Background
Dr. Patricia Benner, who authored the book From Novice to Expert (1984), adapted a nursing model of the Dryfus Learning Theory (1980), five levels of clinical competence. As each skill level develops, critical thinking also progresses through the stages she outlined: novice, advanced beginner, competent, proficient, expert. During nursing academia, preceptorship is the last segment of the curriculum when a student can learn firsthand from an expert in the level and area of interest to the student. Preceptor assignments occur in nursing school, at each level, associate, bachelor, masters, and doctorate levels.
Recommendation
I strongly urge students at all levels to resist, not being fully engaged in the preceptorship experience.

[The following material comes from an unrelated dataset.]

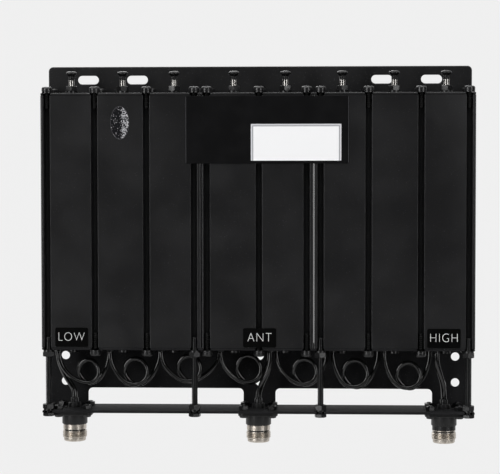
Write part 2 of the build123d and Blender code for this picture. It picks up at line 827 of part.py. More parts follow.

This unique interval, especially at the higher levels, is the best opportunity for exposure that a student will have to gain insights that one would not usually have once in the workforce. Take the time to ask questions, clarify, analyze, gather information, and formulate opinions and ideas. It is a moment in time that one will not have again in the hustle and bustle of the day to day in the field after the formal academic environment ends.
Coaching tip
I said all this to say, “you may not know what you don’t know to ask.” Mentors, consider anticipating the unasked questions of your mentees and guide them to those answers. Mentees maintain your spirit of inquiry.
Food for thought
Throughout my career, I’ve had both formal and informal mentors. I’m guilty of tuning out some of my mentor’s old-fashioned opinions, and I thought some of their ideas were out of touch with the times. However, looking back, there was wisdom for me to glean from their expressions of “how it used to be.” What I am seeing more and more now as an educator, is the method to their madness. Though I was able to skip the madness of the 500 paged handwritten care plans, I did not escape the NANDA citations for every nursing intervention noted on those nursing school care plans. These exercises drilled into me the many “whys” behind our practice. Are we asking enough, “whys” now? Do we seek out our answers, or do we wonder without the intent to look for an answer?